Evanier also stopped the panel when the videographer needed to change memory cards and he didn't want any good comments to miss being included in the record. "This will only take 30 seconds -- don't say anything of importance." That's when Claremont blurted out, "Vote Trump!"

McGregor talked about his early days with Black Panther in the Marvel series "Jungle Action." He said he got it because it was a troubled title. "The first three issues, three different artists -- let's give it to Don."

Steve Gerber told me he was in the room when they assigned that to you," Clarmeont added. "They said, 'We'll give him 'Jungle Action,' it'll die and we can tell him we gave him a chance.'"

Dean Mullaney said that at first his "goal was to work for Marvel Comics," but he soon tired of corporate comics and decided to strike out on his own and publish independent comics. "The '70s was when the industry changed from newsstands to comic shops, and that allowed comics to survive." He also was a key person in the movement to pay artists royalties for the sales of their work. "My goal as a publisher was to pay artists royalties -- and I did."

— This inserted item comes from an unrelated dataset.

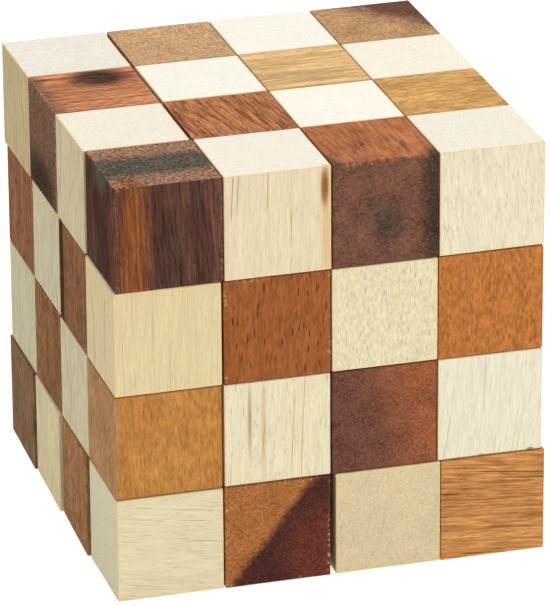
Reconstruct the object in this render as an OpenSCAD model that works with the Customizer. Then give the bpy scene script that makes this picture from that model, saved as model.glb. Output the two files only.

"There were moments in comics history where publishers paid royalties," Evanier added. "Russ Manning in the '60s for Gold Key on 'Magnus, Robot Fighter,' and they got pressure from the rest of the industry to stop doing it... In the '70s and '80s, any time you brought up royalties to anyone they said, 'You're an idiot, you don't know how the business works, we'd never survive, we'd be dead in a week.'" Evanier noted that the industry soon caught on that certain writers and artists -- like Layton and Claremont -- were attracting greater audiences and sales, but it was pioneers like Mullaney that helped pave the way.